Anyone had the LarPar tie back done in the Northeast? Who did you use and how much was it? Just had a setter client call me from Conn. Her estimate was from $4200-$5500 for an 80lb 9 yr old setter. YIKES!!~!
Any info appreciated.


----------



## jeff t. (Jul 24, 2003)

There are a couple of yahoo groups that keep a database of recommended LP surgeons.
IMO the best of the groups is 
http://groups.yahoo.com/neo/groups/LP-GOLPP/info

Alternatively, there is also good info at http://groups.yahoo.com/neo/groups/LP/info


----------



## Bridget Bodine (Mar 4, 2008)

Thanks Jeff! May I ask how much was your old guy's surgery? Just trying to get an idea if she should come to Pa to have it done...


----------



## jeff t. (Jul 24, 2003)

Bridget Bodine said:


> Thanks Jeff!

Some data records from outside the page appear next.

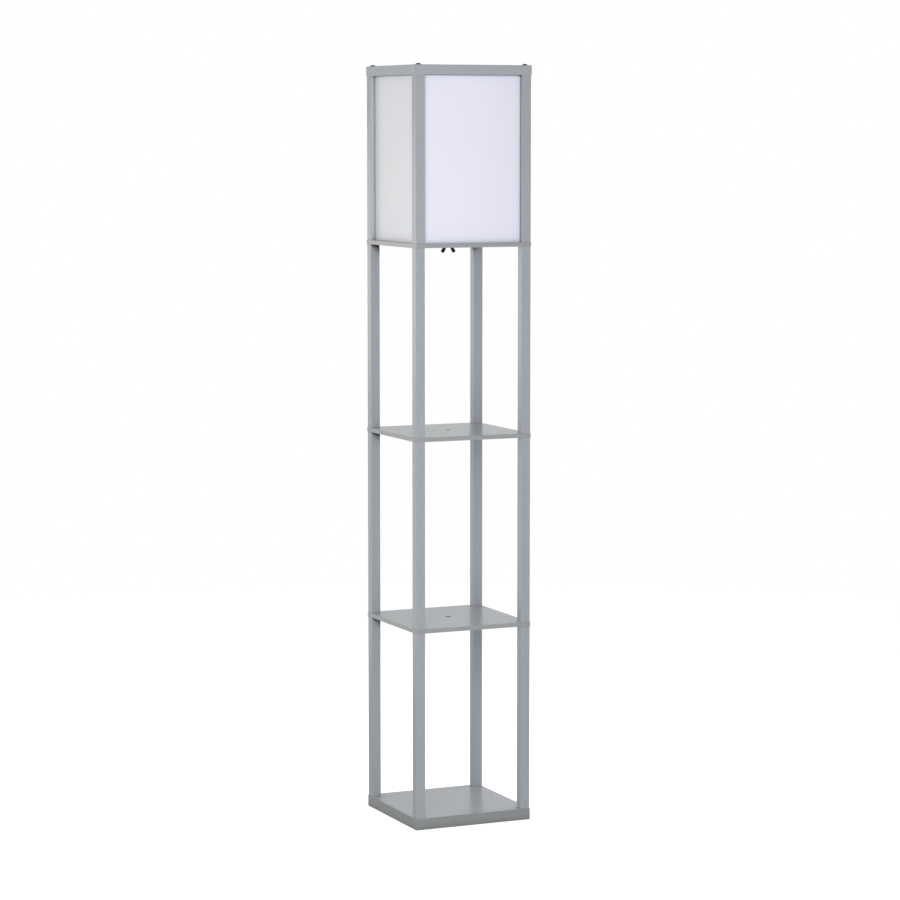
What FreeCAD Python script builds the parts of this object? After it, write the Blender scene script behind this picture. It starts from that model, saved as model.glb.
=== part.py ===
import FreeCAD, Part
import os
import math

# Shelf floor lamp: a square column of grey boards and square posts, three open
# bays below and a lit box with four pale panels on top.
# Frame: origin on the floor under the column's axis, +X to the right along the
# front face, +Y to the back, +Z up.  Millimetres.

V = FreeCAD.Vector

# ---------------------------------------------------------------- dimensions
BOARD = 260.0            # side of the base, of both shelves and of the shade floor
BASE_T = 24.0            # base thickness
SHELF_T = 9.0            # shelf and shade floor thickness
BAY = 386.0              # clear height of each open bay
SHADE_H = 341.0          # clear height of the lit box
RAIL_H = 20.0            # height of the top frame
RAIL_W = 22.0            # width of a top frame rail
POST = 20.0              # side of a post
INSET = 1.2              # the posts stand this far in from the boards' edges

POST_EDGE_R = 0.8        # eased long edges of the posts
BOARD_CORNER_R = 2.0     # rounded corners of the boards, seen from above
BOARD_EDGE_R = 0.6       # eased edges of the boards

PANEL_T = 2.0            # shade panel thickness
GROOVE_NEAR = 7.0        # groove's outer wall, from the post's outer face
GROOVE_FAR = 13.6        # groove's inner wall, from the post's outer face
PANEL_NEAR = 11.4        # panel's outer face, from the post's outer face
GROOVE_DEPTH = 4.0       # groove depth in the posts
RAIL_GROOVE = 4.5        # groove depth in the rails
PANEL_IN_RAIL = 3.5      # how far a panel's top edge stands in the rail's groove
PANEL_SIDE_GAP = 0.5     # clearance between a panel's edge and its groove's bottom

STUD_R = 2.97            # M6 studs and bolts
STUD_HOLE_R = 3.3        # clearance holes for them in the boards and rails
INSERT_R = 4.0           # threaded inserts in the post ends
INSERT_L = 13.0
INSERT_BORE_R = 3.0
PILOT_R = 3.2            # drilled hole behind each insert
PILOT_L = 25.0           # its depth from the post's end
STUD_REACH = 18.0        # a stud or bolt enters each post this far

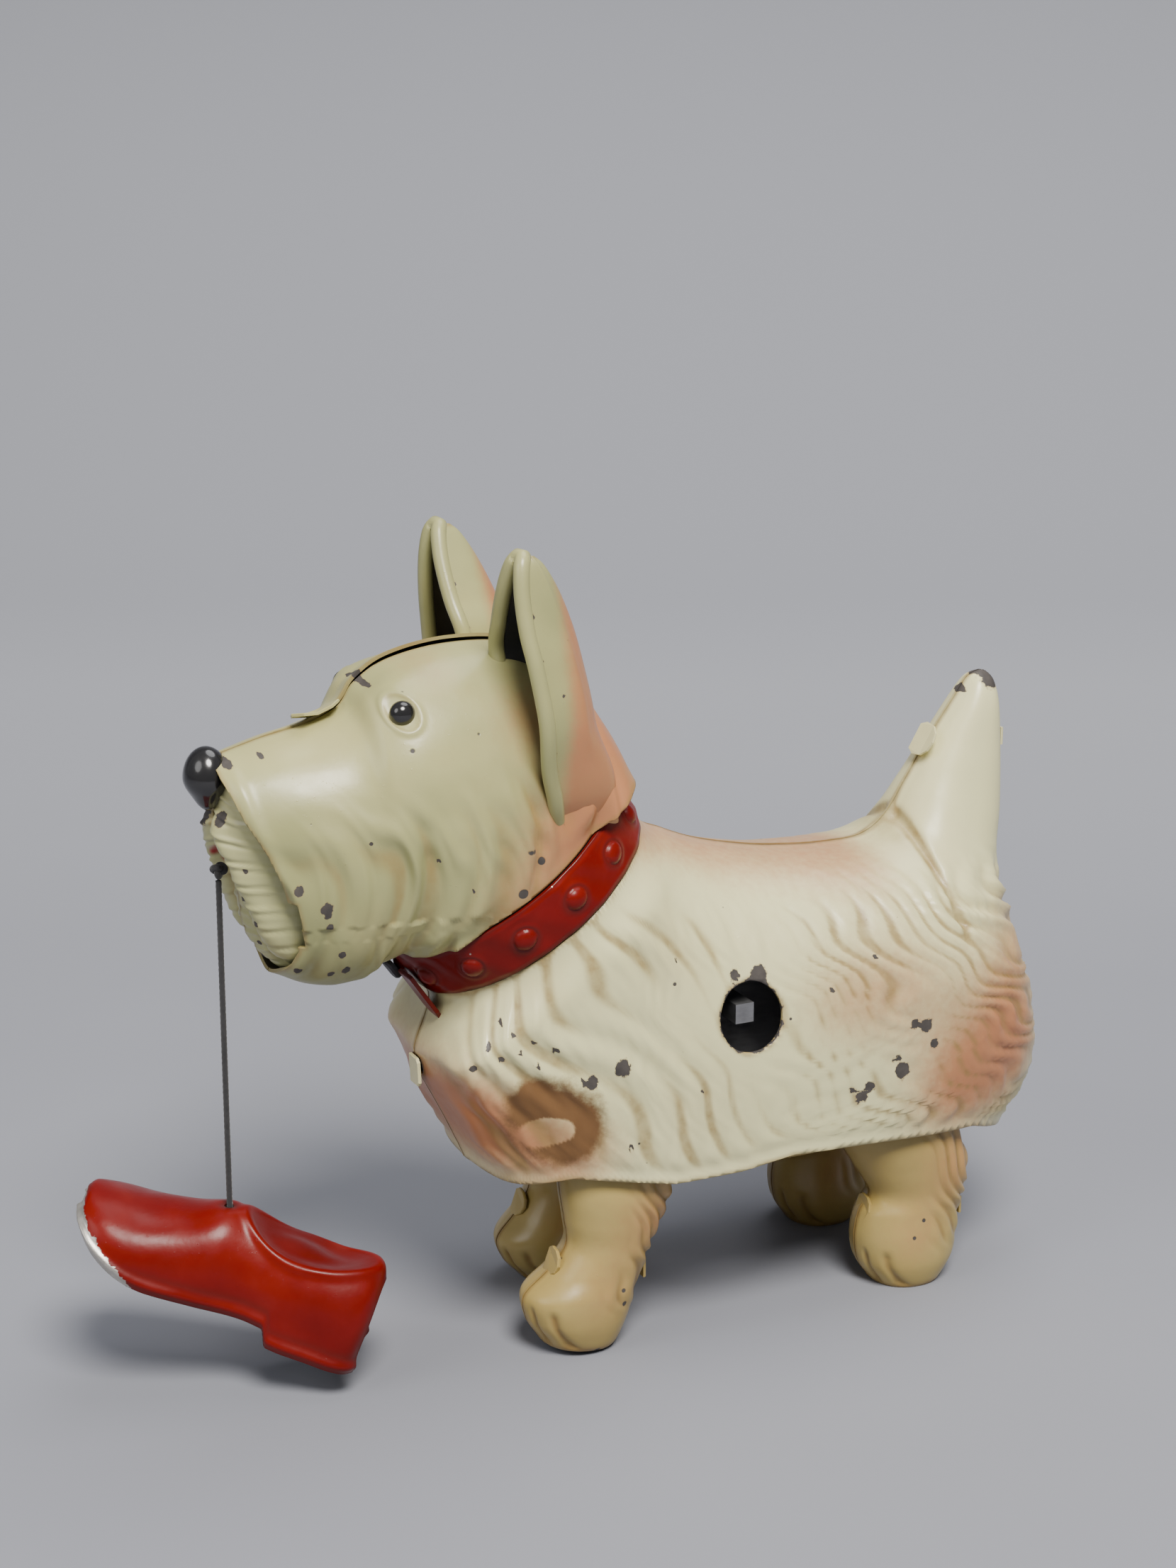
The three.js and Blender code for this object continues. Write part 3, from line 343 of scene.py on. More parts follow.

May I ask how much was your old guy's surgery? Just trying to get an idea if she should come to Pa to have it done...


When Diesel had unilateral tieback surgery at the NC State Vet School in February 2010, I believe the procedure with no complications and a one night stay was a bit less than $1800.


----------



## Guest (Sep 16, 2013)

I was quoted $4000 here in AZ


----------



## jeff t. (Jul 24, 2003)

Bridget,
Where does the dog live?
There is a well known LP surgeon in Malvern, PA with a high success rate (and low incidence of aspiration pneumonia) that I recall performs an alternative procedure with laser. Here is a link to his info in case it helps https://online.acvs.org/acvsssa/rfl...erno=1181501&p_vendor_serno=103443&p_cust_id=


----------



## Bridget Bodine (Mar 4, 2008)

THanks Jeff The dog lives in Southeast Conn. Malvern might be doable. I will pass it on


----------